ME: Okay! *opens window* CTHULHU!
*the earth begins to shake*
date: I’m sick of bad boys, I want something more
me: *puts Bad Boys 2 into the VCR* this is gunna blow your mind
Would you rather fight an army of duck billed platypuses or one human sized super duck billed platypus? These are the questions that keep me up at night.
Why is everyone worried about meteors instead of the possibility that Russia just got their own Superman?
Mark Zuckerberg I know you are a new parent but it’s way more fun to tell children you are giving away their inheritance when they are teens
“Should we take the kayak or just walk out to the sandbar?” -Row versus wade.
[Spain, 1578]
“I’m not a witch!”
But all the cats?
“My pets!”
The broom?
“For cleaning!”
The cauldron of boiling children?
“Ok I’m a witch.”
I have a huge to do list I just have to figure out who’s gonna do it
dude *scoffs like 7 times in a row* of course i’m not a virgin… i have lots of *starts readin hand, ink is hella smudged* secular intercom
i hate the toilet paper math where the package says like “6 ROLLS = 33 ROLLS!” No it doesn’t.
Was just talking with a friend who refuses to give her husband a blow job because it’s “dirty”.
Told her not to worry, someone else will.
If you have a choice between ugly or fat, remember this.
You can turn the lights out on ugly, but you can always feel the fat in the dark.
normalize wrapping all foods in cloth to allow for noiseless midnight snacking
ME [8:49PM]: on my way, taking a crab
GF [8:50PM]: u mean a cab
ME [8:52PM]: not exactly. be there in several days
Hollywood is done for – you might not believe me, but this is Al.
My dog just looked me in the eye and said “no one is gonna believe you”, then took a nap.
FRIEND: OMG I’m so glad to get away from my kids for a bit
ME: haha yeah I don’t think I’ll ever have kids
FRIEND: no it’s the best
Just realized that the baby is almost 20 years old so it’s probably time I stop saying I need to lose the baby weight.
Surely these children should be in bed by now?
– me, anytime after 4pm
doctor: now let’s step over to the xray machine
ray: the what
My life hack?

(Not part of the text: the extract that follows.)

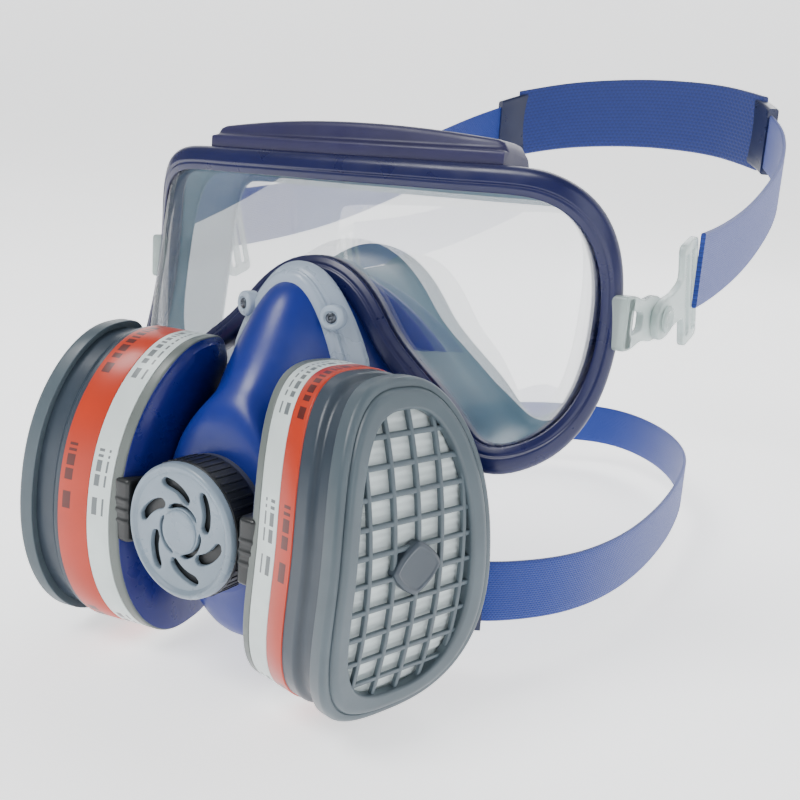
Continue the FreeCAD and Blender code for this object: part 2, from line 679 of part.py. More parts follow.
def rim_pattern():
    """The goggles' outline in the flat: a wide rounded bar with an arch over the nose."""
    end = size("end_length")
    flat = size("half_length") - end
    half = GOGGLE_MIDDLE - size("goggle_bottom")
    rise = size("goggle_top") - GOGGLE_MIDDLE
    points = []
    for k in range(9):
        angle = math.pi / 2 * (1 - k / 8)
        across = flat + end * math.cos(angle) ** (2 / size("end_power"))
        points.append(Vector(across, GOGGLE_MIDDLE + rise * math.sin(angle) ** (2 / size("end_power")), 0))
    for k in range(1, 8):
        angle = math.pi / 2 * k / 8
        across = flat + end * math.cos(angle) ** (2 / size("end_power"))
        points.append(Vector(across, GOGGLE_MIDDLE - half * math.sin(angle) ** (2 / size("end_power")), 0))
    points += [Vector(x, z, 0) for x, z in NOSE_ARCH[:-1]]
    nose = Vector(*NOSE_ARCH[-1], 0)
    points = [Vector(flat * k / 4, size("goggle_top"), 0) for k in range(1, 4)] + points
    left = [Vector(-p.x, p.y, 0) for p in reversed(points)]
    middle_top = Vector(0, size("goggle_top"), 0)
    return smooth_wire([middle_top] + points + [nose] + left, closed=True)


def rim_stations(count=72):
    """Points round the goggles' outline with the inward direction at each, in the flat."""
    curve = rim_pattern()
    first, last = curve.FirstParameter, curve.LastParameter
    stations = []
    for k in range(count):
        at = first + (last - first) * k / count
        along = curve.tangent(at)[0]
        stations.append((curve.value(at), Vector(along.y, -along.x, 0)))
    return stations


def ring_loft(corners):
    """A closed ring round the goggles; each corner is (inset, proud, back) in its cross-section."""
    tracks = []
    for inset, proud, back in corners:
        track = []
        for point, inward in rim_stations():
            spot = point + inward * inset
            track.append(wrap(spot.x, spot.y, proud) + Vector(0, back, 0))
        tracks.append(track)
    faces = []
    wires = [Part.Wire([smooth_wire(track, closed=True).toShape()]) for track in tracks]
    for k, wire in enumerate(wires):
        faces += Part.makeRuledSurface(wire, wires[(k + 1) % len(wires)]).Faces
    return Part.makeSolid(Part.makeShell(faces))


def goggle_lens_shape(bite):
    """The curved lens, reaching this far under the rim."""
    inset = size("goggle_rim") - bite
    span = size("half_length") + 6
    line = [wrap(-span + 2 * span * k / 40, GOGGLE_MIDDLE, -size("lens_thick") / 2) for k in range(41)]
    sheet_face = band_face([Vector(p.x, p.y, 0) for p in line], size("lens_thick"))
    tilt = math.sin(math.radians(size("goggle_tilt")))
    slab = sheet_face.extrude(Vector(0, 0, 140))
    shear = FreeCAD.Matrix()
    shear.A23 = tilt
    slab = slab.transformGeometry(shear)
    slab.translate(Vector(0, -tilt * (GOGGLE_MIDDLE + 20), -20))
    fence = ring_loft([(inset, 6, 0), (inset, -8, 0), (inset - 9, -8, 0), (inset - 9, 6, 0)])
    plates = slab.cut(fence).Solids
    plates.sort(key=lambda plate: abs(plate.CenterOfMass.x) + abs(plate.CenterOfMass.z - 50))
    return plates[0]


def vent_cover_shape(shrink):
    """The arched box on top of the goggles, drawn in by a wall."""
    half = size("vent_half") - shrink
    base = size("vent_base")
    left = Vector(-half, 0, base)
    right = Vector(half, 0, base)
    up_left = Vector(-half + 2, 0, base + size("vent_ends") - shrink)
    up_right = Vector(half - 2, 0, base + size("vent_ends") - shrink)
    crown = Vector(0, 0, base + size("vent_rise") - shrink)
    edges = [Part.LineSegment(left, right).toShape(), Part.LineSegment(right, up_right).toShape(),
             Part.Arc(up_right, crown, up_left).toShape(), Part.LineSegment(up_left, left).toShape()]
    face = Part.Face(Part.Wire(edges))
    face.translate(Vector(0, size("vent_front") + shrink, 0))
    return face.extrude(Vector(0, size("vent_rear") - size("vent_front") - 2 * shrink, 0))


def make_goggles():
    """The goggles; returns the form of frame and lens together, which the side clips are cut to."""
    nose = mask_loft(-0.1)
    document.recompute()
    nose_shape = nose.Shape
    rim = size("goggle_rim")
    depth = size("goggle_depth")
    lens = goggle_lens_shape(size("lens_bite"))
    solid_feature("goggle_lens", lens)
    proud = size("rim_proud")
    low = proud - depth
    frame = ring_loft([(0, 0, 0), (1.2, proud, 0), (rim, 1.0, 0), (rim, low, 0), (0, low, 0)])
    frame = frame.cut(nose_shape)
    solid_feature("goggle_frame", frame.cut(goggle_lens_shape(size("lens_bite") + 0.05)))
    wall = size("skirt_wall")
    front = low - 0.1
    inset = size("skirt_inset")
    reach = size("skirt_depth")
    pinch = front - size("skirt_pinch")
    skirt = ring_loft([(3, front, 0), (3 + wall, front, 0), (inset + wall, pinch, reach), (inset, pinch, reach)])
    solid_feature("goggle_skirt", skirt.cut(nose_shape).cut(frame))
    wall = size("vent_wall")
    cavity = vent_cover_shape(wall)
    cavity.translate(Vector(0, 0, -0.01))
    cover = vent_cover_shape(0).cut(cavity).cut(frame)
    solid_feature("vent_cover", cover)
    foam = vent_cover_shape(wall + 0.05)
    solid_feature("vent_foam", foam.cut(frame))
    return frame.fuse(lens)


# ---------------------------------------------------------------- side clips and head strap


def clip_arm():
    """The clear arm from the goggles' side to the strap's pivot."""
    thick = size("arm_thick")
    half = size("arm_half")
    reach = size("arm_reach")
    pivot = Vector(size("arm_x"), size("pivot_y"), size("pivot_z"))
    bar = box(thick, reach, 2 * half - 3, pivot + Vector(0, -reach, -half + 1.5))
    root = box(7, 5, 2 * half, pivot + Vector(-7 + thick, -reach - 2, -half))
    eye = rod("sizes.arm_eye", thick, Placement(pivot, SIDE_ROTATION))
    hole = rod("sizes.pin_radius", thick + 2, Placement(pivot - Vector(1, 0, 0), SIDE_ROTATION))
    return boolean("Cut", chain("Fuse", bar, [root, eye]), hole)


def pivot_pin():
    """The headed pin that the buckle turns on."""
    length = size("arm_thick") + size("buckle_gap") + size("buckle_thick") + 0.4
    shaft = rod("sizes.pin_radius", length, Placement())
    head = rod("sizes.pin_radius + 1.6", 1.2, Placement(Vector(0, 0, length), Rotation()))
    tail = rod("sizes.pin_radius + 1.2", 1.0, Placement(Vector(0, 0, -1.0), Rotation()))
    return chain("Fuse", shaft, [head, tail])


def strap_buckle():
    """The swinging frame that the head strap threads through, flat in its own XY plane."""
    thick = size("buckle_thick")
    near = size("buckle_near")
    far = size("buckle_far")
    half = size("buckle_half")
    neck = size("buckle_neck")
    eye = rod("sizes.buckle_eye", thick, Placement())
    bar = box(near + 1, 2 * neck, thick, Vector(0, -neck, 0))
    frame = box(far - near, 2 * half, thick, Vector(near, -half, 0))
    hole = rod("sizes.pin_radius + sizes.pin_clearance", thick + 2, Placement(Vector(0, 0, -1), Rotation()))
    slots = []
    for start in (near + 1.6, far - 1.6 - size("slot_width")):
        slots.append(box(size("slot_width"), 2 * size("slot_half"), thick + 2,
                         Vector(start, -size("slot_half"), -1)))
    return chain("Cut", chain("Fuse", eye, [bar, frame]), slots + [hole])


def head_rise(y):
    """The height of the head strap's centre line over its run to the rear."""
    return 58.5 + 0.08 * (y - 15) + 0.00115 * (y - 15) ** 2


def strap_band(points, width, thick, first, last):
    """A band with upright walls along a plan curve, its height following the head strap's rise."""
    plan = band_face(points, thick)
    plan.translate(Vector(0, 0, -20))
    steps = [first + (last - first) * k / 8 for k in range(9)]
    low = [Vector(-130, y, head_rise(y) - width / 2) for y in steps]
    high = [Vector(-130, y, head_rise(y) + width / 2) for y in steps]
    edges = [smooth_wire(low).toShape(), Part.LineSegment(low[-1], high[-1]).toShape(),
             smooth_wire(high).toShape(), Part.LineSegment(high[0], low[0]).toShape()]
    side = Part.Face(Part.Wire(Part.__sortEdges__(edges)))
    return plan.extrude(Vector(0, 0, 200)).common(side.extrude(Vector(260, 0, 0)))


# the plan of the head strap on the wearer's left, then of the pad behind the crown
HEAD_PATH = [(99.6, 15), (99, 34), (97.5, 62), (95.5, 92), (92.5, 125), (87, 155), (77, 182), (63, 201)]
CROWN_PATH = [(65, 199.5), (44, 209.5), (21, 214.6), (0, 216)]


def plan_points(path, side=1):
    return [Vector(side * x, y, 0) for x, y in path]


def make_head_strap(goggles):
    arm = clip_arm()
    document.recompute()
    left = solid_feature("clip_arm_left", arm.Shape.cut(goggles).Solids[0])
    mirrored(left, "clip_arm_right")
    pin_place = Placement(Vector(size("arm_x"), size("pivot_y"), size("pivot_z")), SIDE_ROTATION)
    left = keep(pivot_pin(), "pivot_pin_left", pin_place)
    mirrored(left, "pivot_pin_right")
    swing = Rotation(Vector(1, 0, 0), size("buckle_angle")).multiply(SIDE_ROTATION)
    outside = size("arm_x") + size("arm_thick") + size("buckle_gap")
    place = Placement(Vector(outside, size("pivot_y"), size("pivot_z")), swing)
    left = keep(strap_buckle(), "strap_buckle_left", place)
    mirrored(left, "strap_buckle_right")
    band = strap_band(plan_points(HEAD_PATH), size("strap_width"), size("strap_thick"), 10, 230)
    document.recompute()
    left = solid_feature("head_strap_left", band.cut(left.Shape))
    mirrored(left, "head_strap_right")
    whole = plan_points(CROWN_PATH) + list(reversed(plan_points(CROWN_PATH[:-1], -1)))
    pad = strap_band(whole, size("pad_width"), size("pad_thick"), 180, 240)
    pad = pad.cut(left.Shape).cut(left.Shape.mirror(Vector(), Vector(1, 0, 0)))
    pad = pad.Solids[0] if len(pad.Solids) == 1 else max(pad.Solids, key=lambda solid: solid.Volume)
    slide = crown_slide()
    solid_feature("crown_pad", pad.cut(slide).cut(slide.mirror(Vector(), Vector(1, 0, 0))))
    left = solid_feature("crown_slide_left", slide.cut(left.Shape))
    mirrored(left, "crown_slide_right")


def crown_slide():
    """The ladder buckle at one end of the crown pad."""
    points = [Vector(71.5, 191.3, 0), Vector(67, 196.8, 0), Vector(61.5, 202, 0)]
    return strap_band(points, size("strap_width") + 2 * size("slide_margin"), size("slide_thick"), 170, 240)


# ---------------------------------------------------------------- neck strap

NECK_PATH = [(46.5, -40.8), (57.5, -37), (67, -28), (76, -13), (82, 10), (83.5, 40), (80.5, 75), (75, 110),
             (66, 145), (50, 178), (27, 204), (0, 216)]


def make_neck_strap():
    """One loop of webbing from hook to hook behind the neck, with a length adjuster on each side."""
    width = size("neck_width")
    right = list(reversed(plan_points(NECK_PATH[:-1], -1)))
    whole = plan_points(NECK_PATH) + right
    low = size("neck_z") - width / 2
    face = band_face(whole, size("neck_thick"))
    face.translate(Vector(0, 0, low))
    strap = face.extrude(Vector(0, 0, width))
    points = [Vector(51.5, -39.7, 0), Vector(55.5, -38.1, 0), Vector(59.5, -35.7, 0)]
    slider_face = band_face(points, 4.4)
    slider_face.translate(Vector(0, 0, low - 2.5))
    slider = slider_face.extrude(Vector(0, 0, width + 5))
    solid_feature("neck_strap", strap)
    left = solid_feature("neck_slider_left", slider.cut(strap))
    mirrored(left, "neck_slider_right")


# ---------------------------------------------------------------- build and write

make_filters()
make_ports()
make_exhale_valve()
make_half_mask()
make_head_strap(make_goggles())
make_neck_strap()
document.recompute()

for thing in document.Objects:
    if "Invalid" in thing.State or "Error" in thing.State:
        raise RuntimeError("%s (%s) failed: %s" % (thing.Name, thing.Label, thing.State))

os.makedirs("parts", exist_ok=True)
for thing in NODES:
    if thing.Shape.isNull() or not thing.Shape.isValid() or not thing.Shape.Solids:
        raise RuntimeError("%s has no valid solid" % thing.Label)
    thing.Shape.exportStep(os.path.join("parts", thing.Label + ".step"))
    print("%-24s %d solids %10.1f mm3" % (thing.Label, len(thing.Shape.Solids), thing.Shape.Volume))
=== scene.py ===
"""Looks for the half-mask respirator with joined goggles: meshes and materials round the CAD frame."""
import math

import bmesh
import bpy
import numpy as np
from mathutils import Matrix, Vector


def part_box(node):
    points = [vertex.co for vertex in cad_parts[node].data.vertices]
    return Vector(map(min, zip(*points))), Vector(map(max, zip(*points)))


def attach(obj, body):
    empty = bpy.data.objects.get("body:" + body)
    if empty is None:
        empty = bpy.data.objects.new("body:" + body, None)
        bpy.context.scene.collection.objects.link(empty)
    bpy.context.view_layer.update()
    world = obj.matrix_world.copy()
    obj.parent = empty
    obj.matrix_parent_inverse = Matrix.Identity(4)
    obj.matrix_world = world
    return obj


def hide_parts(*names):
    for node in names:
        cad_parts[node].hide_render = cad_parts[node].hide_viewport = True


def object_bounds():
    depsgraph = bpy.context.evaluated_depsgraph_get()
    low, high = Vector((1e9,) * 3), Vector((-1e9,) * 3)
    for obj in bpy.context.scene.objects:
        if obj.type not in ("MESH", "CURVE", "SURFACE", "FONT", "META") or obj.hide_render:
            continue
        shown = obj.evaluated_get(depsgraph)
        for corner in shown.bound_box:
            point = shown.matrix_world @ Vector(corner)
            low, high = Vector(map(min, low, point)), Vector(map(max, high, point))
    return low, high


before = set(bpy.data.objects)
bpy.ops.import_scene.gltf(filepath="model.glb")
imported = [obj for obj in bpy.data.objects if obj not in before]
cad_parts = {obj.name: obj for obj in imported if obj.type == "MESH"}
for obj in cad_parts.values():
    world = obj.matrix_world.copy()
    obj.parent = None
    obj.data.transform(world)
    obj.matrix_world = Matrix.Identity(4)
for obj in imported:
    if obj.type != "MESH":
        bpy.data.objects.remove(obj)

CAD_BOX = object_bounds()
MM = 0.001
SIDES = (("left", 1), ("right", -1))
FINE_STEPS = 40         # samples on a spline between two of its points
MIN_RADIUS = 0.02       # a turned piece closes to this on its axis


# ---- curves and meshes

def slope_pull(before, after, last, here, following):
    """What the slopes round a point must add up to, so that the bend runs on through it."""
    return 3 * (before / after * (following - here) + after / before * (here - last))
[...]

If you buy a Rubik’s cube and never touch it they’ll never know you can’t solve it.
HBO
HBO GO
HBO NOW
HBO MAX
HBO RAGNAROK
HBO TOKYO DRIFT
MAX
Our scariest president was probably Rushmore, because he had four heads
3: mummy can I tell you about my dream?
Me: of course sweetie
3: *finishes 3 hours later* did you like it?
Me: *didn’t listen to any of it* loved it!
3: what was your favourite part?
Me:
3:
Me:
3:
Me: *sweating* the….unicorn part?
3: mine too yay!
Me: yay!
The world is your Oyster.
So raw, rubbery and resembling a booger?
*before marriage
her: watcha thinking?*after marriage
her: wHaT wErE YoU ThInKInG?!
Them: love what you do and you’ll never work a day in your life
Me: ok how can I make this apply to eating cheese?
My son just threatened to not talk to me for the rest of the day.
I’m 3% offended and 97% hoping he follows through.